All of this info and I haven’t mentioned that Pattin was one of those guys that every team needs: the cutup. A baseball season is long. A baseball season is often stressful. Somebody’s got to cut the tension. On his Baseball Reference page, Pattin’s nickname is “Bulldog,” for his tenacious attitude. But his Royals teammates knew him better as “Duck.” As in Donald. Pattin became famous in the Royals clubhouse for his spot-on impersonation of Donald Duck (you can hear it in the video on this story), going so far as to sing the national anthem in that voice.

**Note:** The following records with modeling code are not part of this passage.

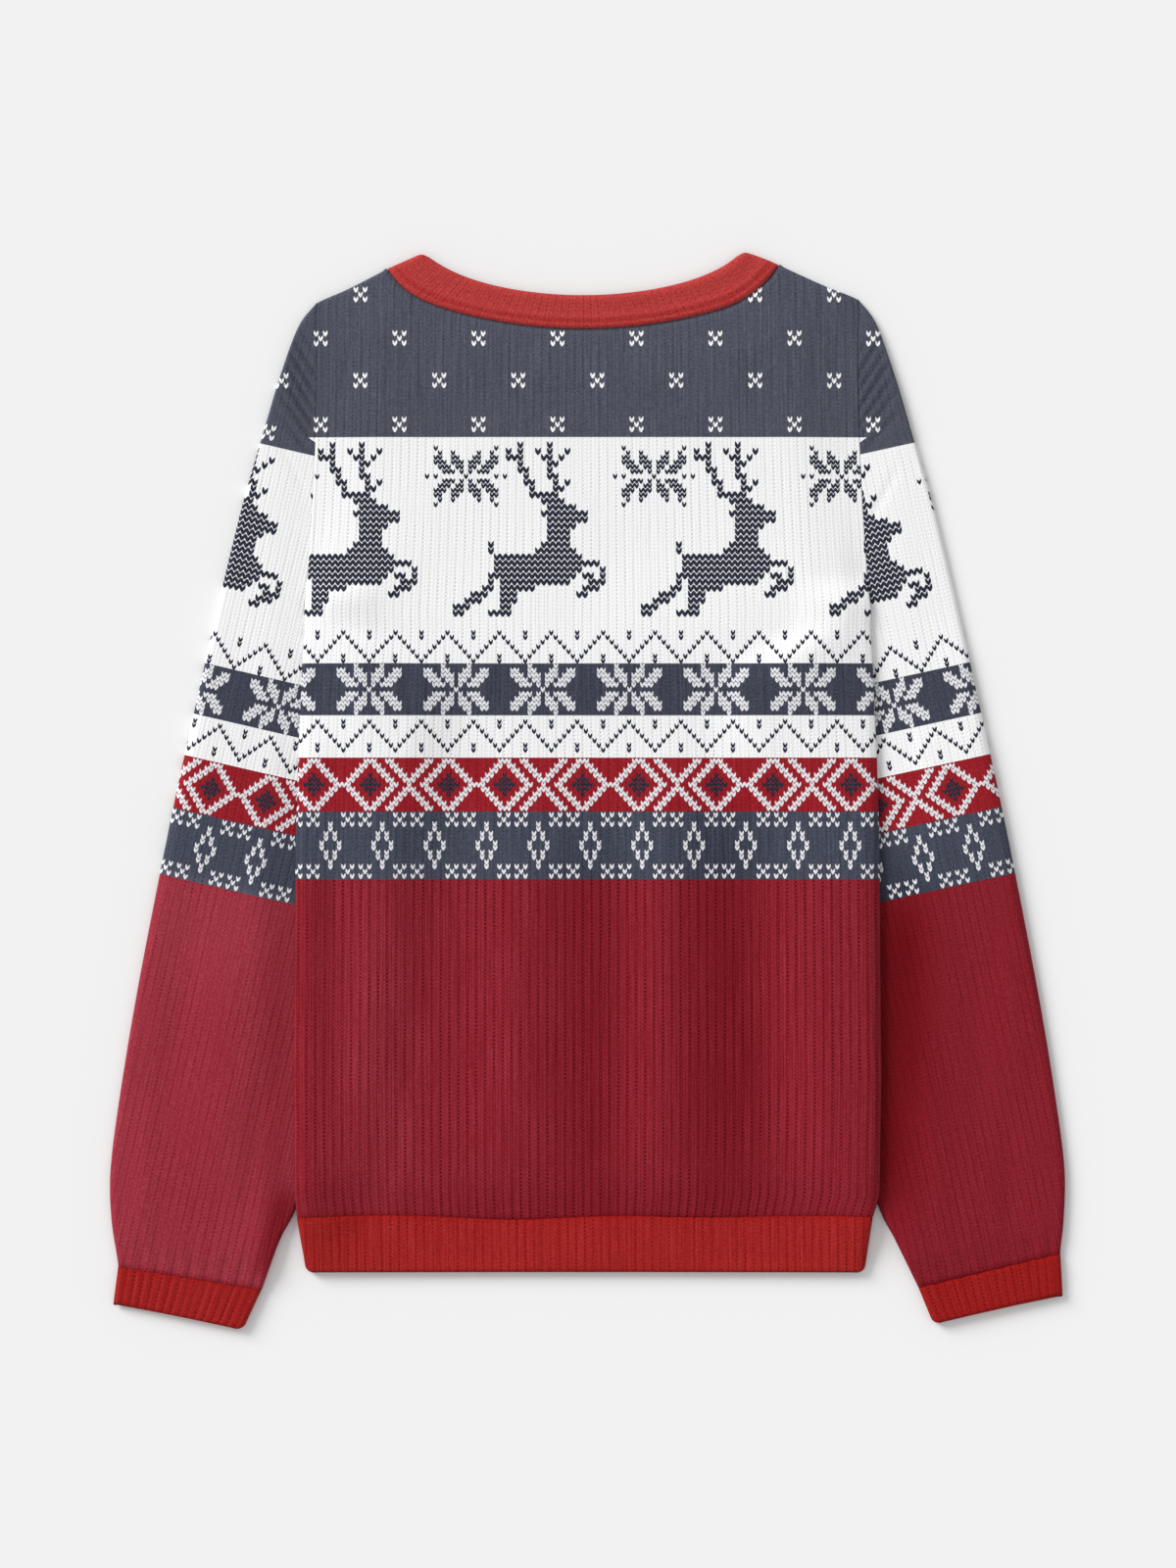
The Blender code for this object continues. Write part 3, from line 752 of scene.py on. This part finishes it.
def make_cuff(cuff, knit_of):
    """A ribbed cuff: a short flattened tube with a narrower free edge."""
    length = math.dist(cuff.top_inner, cuff.edge_inner)
    from_edge = band_rows((0.4, 0.8, 1.4, 2.2, 3.2), length - RIM_ROOM, CUFF_ROWS)[:, None]
    part = 1.0 - from_edge / length
    outer_fold = (1 - part) * np.array(cuff.top_outer) + part * np.array(cuff.edge_outer)
    inner_fold = (1 - part) * np.array(cuff.top_inner) + part * np.array(cuff.edge_inner)
    inner_fold = inner_fold + unit(outer_fold - inner_fold) * corner_inset(from_edge)
    section = lay_tube(outer_fold, inner_fold, np.zeros(len(part)), BAND_WALL, 110, 60)

    from_seam, to_edge = section.run, section.run[-1] - section.run
    round_over = rounding(section.from_first, 4.2) * rounding(section.from_second, 4.2)
    end = rounding(from_seam, 3.0, 0.45) * rounding(to_edge, 3.6, 0.25)
    width = section.from_first + section.from_second
    ribs = section.from_first / width * knit_of.ribs
    ribbed = rib_height(ribs, section.plan[..., 1] * 4.0, knit_of.depth, knit_of.even)
    outer, inner = band_walls(section, CUFF_HEIGHT, ribbed, round_over, end)
    knit, rib = band_maps(section, section.side * ribs, to_edge)
    # Painted shade along the seam under the sleeve's edge and along the folded free edge, and the
    # cuff's own painted shade.
    shade = 0.4 * bell(from_seam, 2.6) + 0.4 * bell(to_edge, 1.6) + knit_of.tone
    return make_cloth("cuff_%s_knit" % cuff.side, outer, inner, knit, rib, shade)


def make_hem():
    """The ribbed band round the body's lower edge, with a slightly wavy seam."""
    seam = HEM_SEAM_Y - SEAM - RIM_ROOM - HEM_EDGE_Y + HEM_RISE + HEM_SAG
    from_edge = band_rows((0.3, 0.7, 1.3, 2.2, 3.3), seam, HEM_ROWS)
    y = HEM_EDGE_Y - HEM_SAG + from_edge
    half, centre_x = body_half(y) - corner_inset(from_edge), body_centre(y)
    left, right = [np.stack([centre_x + sign * half, y], axis=1) for sign in (-1, 1)]
    section = lay_tube(left, right, np.zeros(len(y)), BAND_WALL, 330, 250)
    rise = np.clip((section.plan[..., 1] - HEM_EDGE_Y) / seam, 0.0, 1.0)
    for plan in (section.plan, section.inner):
        plan[..., 1] += hem_wave(plan[..., 0]) * rise ** 2

    x, y = section.plan[..., 0], section.plan[..., 1]
    from_seam, to_edge = section.run, section.run[-1] - section.run
    round_over = rounding(section.from_first, 5.0) * rounding(section.from_second, 5.0)
    end = rounding(from_seam, 3.0, 0.6) * rounding(to_edge, 3.4, 0.25)
    half_width = (section.from_first + section.from_second) / 2
    ribs = (section.side * section.from_first - half_width) / HEM_PITCH
    ribbed = rib_height(ribs, y * 3.0, 0.2, 0.3)
    height = HEM_HEIGHT + 0.8 * np.sin(x / 31.0 + 1.0) * smoothstep(to_edge / 12.0)
    outer, inner = band_walls(section, height, ribbed, round_over, end)
    for face in (outer, inner):
        face[..., 2] += lift(x, y)
    knit, rib = band_maps(section, ribs, to_edge)
    # Painted shade along the seam under the body and along the folded lower edge.
    shade = 0.5 * bell(from_seam, 2.6) + 0.4 * bell(to_edge, 1.5)
    return make_cloth("hem_band_knit", outer, inner, knit, rib, shade)


# The last number of each is painted shade, deeper on the right cuff.
left_cuff = make_cuff(CUFFS[0], CuffKnit(16, 0.62, 0.7, 0.1))
right_cuff = make_cuff(CUFFS[1], CuffKnit(17, 0.24, 0.3, 0.36))
hem = make_hem()
for piece in (left_cuff, right_cuff, hem):
    report(piece)

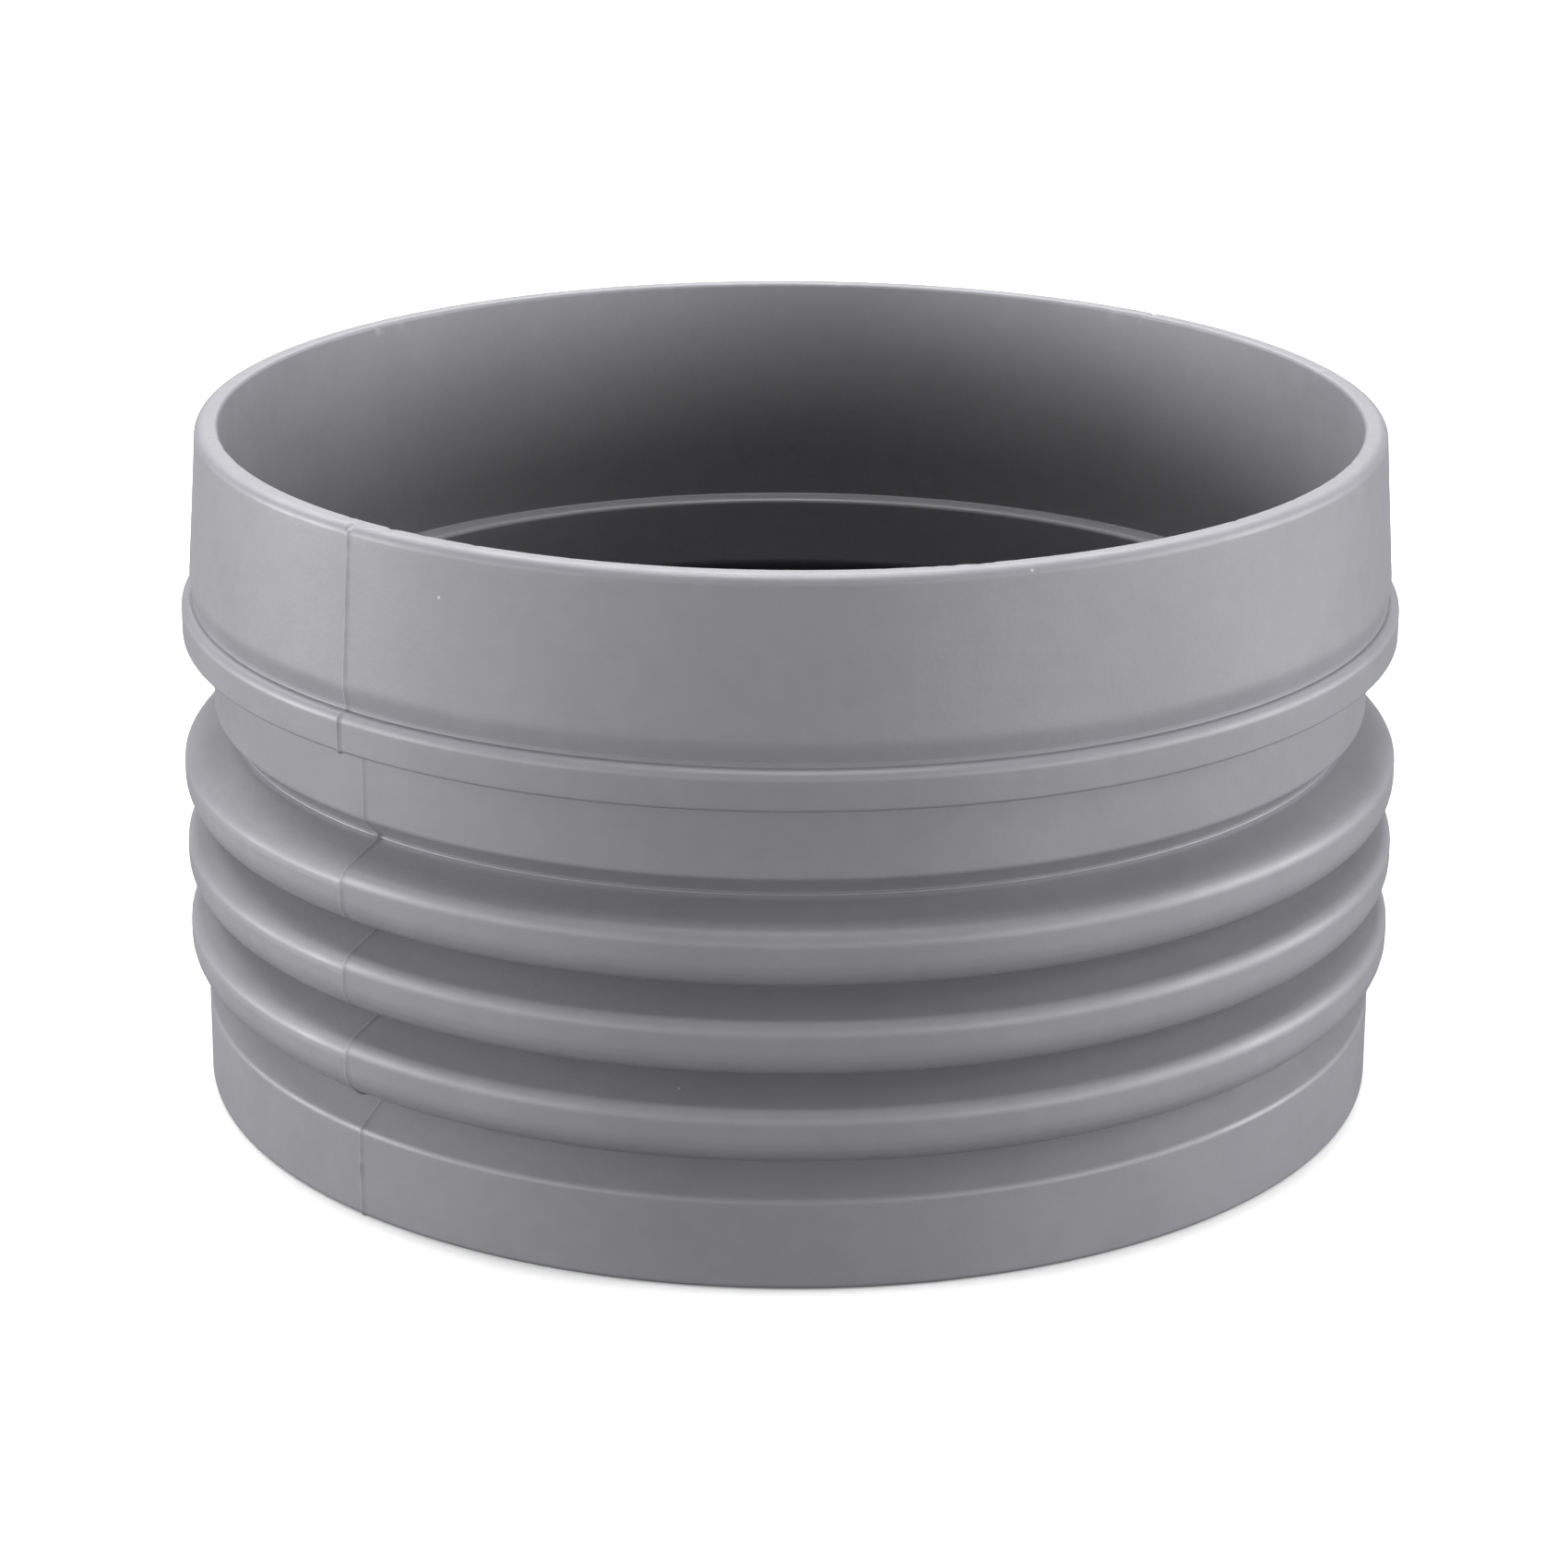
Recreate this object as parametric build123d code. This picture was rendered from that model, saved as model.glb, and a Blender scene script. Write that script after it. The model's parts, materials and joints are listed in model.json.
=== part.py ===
from build123d import *
import os

# Bellows coupling sleeve, moulded in one piece from soft elastomer: an upper cuff with a
# clamp bead, a neck, three rounded folds and a lower cuff. All sizes are in millimetres.
# The origin is the centre of the base, and +Z is the axis of the passage, towards the lip.
# The moulding is cut by level planes into sections, so that the sections that flex can move.

# Driving dimensions: the passage and the two sockets
SOCKET_R = 55.0           # both sockets take a 110 mm spigot
PASSAGE_R = 52.7          # through the ledges and the roots of the folds
HEIGHT = 65.9             # base to the top of the lip
UPPER_LEDGE_Z = 42.3      # the upper spigot stops here
UPPER_LEDGE_ROUND = 1.2
LOWER_LEDGE_Z = 8.0       # the lower spigot stops here

# Driving dimensions: the upper cuff, its lip and its bead
LIP_R = 57.2              # outer radius at the lip
LIP_ROUND = 0.8
LIP_INNER_ROUND = 0.4
CUFF_FOOT_R = 58.25       # the cuff widens a little towards the bead
CUFF_FOOT_Z = 50.0
GROOVE_R = 57.95          # shallow groove over the bead
GROOVE_Z = 49.55
BEAD_R = 59.1
BEAD_TOP_Z = 49.1
BEAD_BOTTOM_Z = 45.4
BEAD_TOP_ROUND = 0.95
BEAD_ROUND = 0.35

# Driving dimensions: the neck and its undercut, which runs in at 45 degrees
NECK_R = 56.3
NECK_BOTTOM_Z = 38.35
NECK_ROUND = 0.6
ROOT_R = 54.4             # outer radius at the bottom of every groove
NECK_ROOT_Z = 36.35       # level of the groove under the neck

# Driving dimensions: the folds
FOLDS = 3
PITCH = 8.3
TOP_CREST_Z = 31.6        # widest level of the top fold
CREST_R = 59.4
CREST_HALF = 2.8          # crest to the fold's underside
BAND_HALF = 1.0           # half the height of the band that keeps its shape
FLANK_RISE = 0.42         # the upper flank falls this much for each millimetre outwards
FLANK_ROUND = 1.6
UNDER_ROUND = 2.75
GROOVE_HEIGHT = 0.9       # opening of a groove at its root
GROOVE_ROUND = 0.42
WALL = 1.6                # wall of the folds

# Driving dimensions: the lower cuff
LOWER_R = 57.9
SHOULDER_Z = 8.6          # level where the shoulder meets the cuff's outer wall
SHOULDER_ROUND = 0.8
BASE_RIM_HEIGHT = 1.4
BASE_ROUND = 0.5

# Levels of the cuts between sections
LIP_CUT_Z = HEIGHT - 2.2
SHOULDER_CUT_Z = LOWER_LEDGE_Z

crest_levels = [TOP_CREST_Z - PITCH * number for number in range(FOLDS)]
fold_names = ["top_fold", "middle_fold", "bottom_fold"]


def flank_level(crest_z, radius):
    """Level of a fold's upper flank at a radius, on its outer side."""
    return crest_z + CREST_HALF + FLANK_RISE * (CREST_R - 0.8 - radius)


def outer_corners():
    """Corners of the outer outline, top to bottom, each with its radius, level and rounding."""
    corners = [
        (LIP_R, HEIGHT, LIP_ROUND),
        (CUFF_FOOT_R, CUFF_FOOT_Z, 0.2),
        (GROOVE_R, GROOVE_Z, 0.2),
        (GROOVE_R, BEAD_TOP_Z, 0.15),
        (BEAD_R, BEAD_TOP_Z, BEAD_TOP_ROUND),
        (BEAD_R, BEAD_BOTTOM_Z, BEAD_ROUND),
        (NECK_R, BEAD_BOTTOM_Z, 0.2),
        (NECK_R, NECK_BOTTOM_Z, NECK_ROUND),
        (ROOT_R, NECK_BOTTOM_Z - (NECK_R - ROOT_R), 0.1),
    ]
    for crest_z in crest_levels:
        under_z = crest_z - CREST_HALF
        corners += [
            (ROOT_R, flank_level(crest_z, ROOT_R), 0.1 if crest_z == TOP_CREST_Z else GROOVE_ROUND),
            (CREST_R, flank_level(crest_z, CREST_R), FLANK_ROUND),
            (CREST_R, under_z, UNDER_ROUND),
            (ROOT_R, under_z, GROOVE_ROUND),
        ]
    last_root_z = crest_levels[-1] - CREST_HALF - GROOVE_HEIGHT
    corners += [
        (ROOT_R, last_root_z, GROOVE_ROUND),
        (LOWER_R, SHOULDER_Z, SHOULDER_ROUND),
        (LOWER_R, 0, BASE_ROUND),
    ]
    return corners


def inner_corners():
    """Corners of the inner outline, bottom to top, each with its radius, level and rounding."""
    corners = [
        (SOCKET_R, 0, BASE_ROUND),
        (SOCKET_R, LOWER_LEDGE_Z, 0.3),
        (PASSAGE_R, LOWER_LEDGE_Z, 0.4),
    ]
    for crest_z in reversed(crest_levels):
        floor_z = crest_z - CREST_HALF + WALL
        flank_drop = WALL * (1 + FLANK_RISE ** 2) ** 0.5
        corners += [
            (PASSAGE_R, floor_z, 0.5),
            (CREST_R - WALL, floor_z, 1.1),
            (CREST_R - WALL, flank_level(crest_z, CREST_R - WALL) - flank_drop, 0.7),
            (PASSAGE_R, flank_level(crest_z, PASSAGE_R) - flank_drop, 0.5),
        ]
    corners += [
        (PASSAGE_R, UPPER_LEDGE_Z, UPPER_LEDGE_ROUND),
        (SOCKET_R, UPPER_LEDGE_Z, 0.5),
        (SOCKET_R, HEIGHT, LIP_INNER_ROUND),
    ]
    return corners


def wall_face():
    """The wall's whole cross-section, in the XZ plane."""
    corners = outer_corners() + inner_corners()
    points = [(radius, level) for radius, level, _ in corners]
    radii = [rounding for _, _, rounding in corners]
    outline = FilletPolyline(*points, radius=radii, close=True)
    return Plane.XZ * make_face(outline)


def section(wall, bottom_z, top_z):
    """The part of the moulding between two levels, as a closed ring."""
    middle_r = (PASSAGE_R + CREST_R) / 2
    band = Rectangle(20, top_z - bottom_z)
    cut = wall & (Plane.XZ * (Location((middle_r, (bottom_z + top_z) / 2)) * band))
    return revolve(cut, Axis.Z, 360)


def levels():
    """Every section's name with its lower and upper cut."""
    cuts = {
        "rim_lip": (LIP_CUT_Z, HEIGHT + 1),
        "upper_cuff": (GROOVE_Z, LIP_CUT_Z),
        "clamp_bead": (BEAD_BOTTOM_Z, GROOVE_Z),
        "upper_neck": (UPPER_LEDGE_Z, BEAD_BOTTOM_Z),
        "stop_ledge": (NECK_BOTTOM_Z, UPPER_LEDGE_Z),
        "neck_undercut": (NECK_ROOT_Z, NECK_BOTTOM_Z),
    }
    groove_z = NECK_ROOT_Z
    for number, (name, crest_z) in enumerate(zip(fold_names, crest_levels), start=1):
        cuts[f"flank_{number}"] = (crest_z + BAND_HALF, groove_z)
        cuts[name] = (crest_z - BAND_HALF, crest_z + BAND_HALF)
        groove_z = crest_z - CREST_HALF - GROOVE_HEIGHT / 2
        cuts[f"underside_{number}"] = (groove_z, crest_z - BAND_HALF)
    cuts["lower_shoulder"] = (SHOULDER_CUT_Z, groove_z)
    cuts["lower_cuff"] = (BASE_RIM_HEIGHT, SHOULDER_CUT_Z)
    cuts["base_rim"] = (-1, BASE_RIM_HEIGHT)
    return cuts


os.makedirs("parts", exist_ok=True)
whole_wall = wall_face()
for node, (bottom_z, top_z) in levels().items():
    export_step(section(whole_wall, bottom_z, top_z), f"parts/{node}.step")
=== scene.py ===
import bpy
import json
import math
import numpy as np
from mathutils import Matrix, Vector


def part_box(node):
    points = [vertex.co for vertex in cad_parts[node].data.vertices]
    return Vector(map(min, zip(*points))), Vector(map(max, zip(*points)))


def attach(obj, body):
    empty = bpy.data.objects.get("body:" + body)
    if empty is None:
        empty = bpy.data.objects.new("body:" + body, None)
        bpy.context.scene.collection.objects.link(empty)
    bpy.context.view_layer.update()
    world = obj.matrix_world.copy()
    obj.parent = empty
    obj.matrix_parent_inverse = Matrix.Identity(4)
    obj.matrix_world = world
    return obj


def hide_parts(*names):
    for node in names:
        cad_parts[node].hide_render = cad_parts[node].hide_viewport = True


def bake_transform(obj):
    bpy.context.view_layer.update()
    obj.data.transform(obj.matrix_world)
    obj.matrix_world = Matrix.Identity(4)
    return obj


# The looks of a bellows coupling sleeve: one soft grey moulding, open at both ends. Each section
# of the moulding is a closed ring of its own, and all rings are cut from one shared surface, so
# that they meet without a seam. Sizes of the outline are in millimetres, as in the CAD model,
# and everything placed in Blender is in metres.
#
# Order of the script: the outline of the wall, the moulded surface round it, the rings, their
# material, what each ring rides on, the camera, the stage and the light.

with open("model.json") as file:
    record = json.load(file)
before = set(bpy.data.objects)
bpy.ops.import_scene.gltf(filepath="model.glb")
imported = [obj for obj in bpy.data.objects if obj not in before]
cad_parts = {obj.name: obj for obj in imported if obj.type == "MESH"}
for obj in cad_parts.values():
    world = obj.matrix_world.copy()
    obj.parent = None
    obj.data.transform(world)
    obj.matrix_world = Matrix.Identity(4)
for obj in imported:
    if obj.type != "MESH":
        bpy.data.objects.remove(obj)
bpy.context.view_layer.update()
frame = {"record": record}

MM = 0.001


def node_levels(node):
    """Lowest and highest level of a CAD node, in millimetres."""
    low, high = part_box(node)
    return low.z / MM, high.z / MM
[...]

Also, Dan Quisenberry mentioned in Sports Illustrated once that Pattin would bring his grill to Royals Stadium and prepare steaks and chicken for his teammates—in the bullpen! Now that’s a good teammate.
Thirteen seasons and more than 2,000 innings is a pretty nice career. Not bad for a guy who honed his skills throwing apples at the side of a shed.
Marty Pattin’s best games of 1976:
9/16 @ CAL: Pitched five-hit shutout, striking out five, in 2-0 win.
8/16 vs. CLE: Tossed nine innings, allowing just three hits in 6-1 win.
6/26 vs. CAL: Worked 7 2/3 scoreless innings, striking out four and allowing just one hit, in 3-0 win.
9/28 @ OAK: Struck out five and allowed two hits over eight innings in tough-luck 1-0 loss.
8/3 vs. MIN: Pitched eight innings, giving up six hits and one unearned run, in 7-1 win.
About the card:
Usually it’s a bit of a guessing game to figure out where the picture on the front of the card was taken. Not so with this card, as the familiar Royals Stadium scoreboard and lights are easily seen behind Pattin. I find it interesting that Pattin’s and Busby’s card photos were taken in Kansas City, but no other Royals cards in the 1976 Topps set seem to have been photographed at Royals Stadium. I wonder what the story is there. The back is pretty unremarkable, except for the sentence where the first clause has little relation to the second one. So it goes.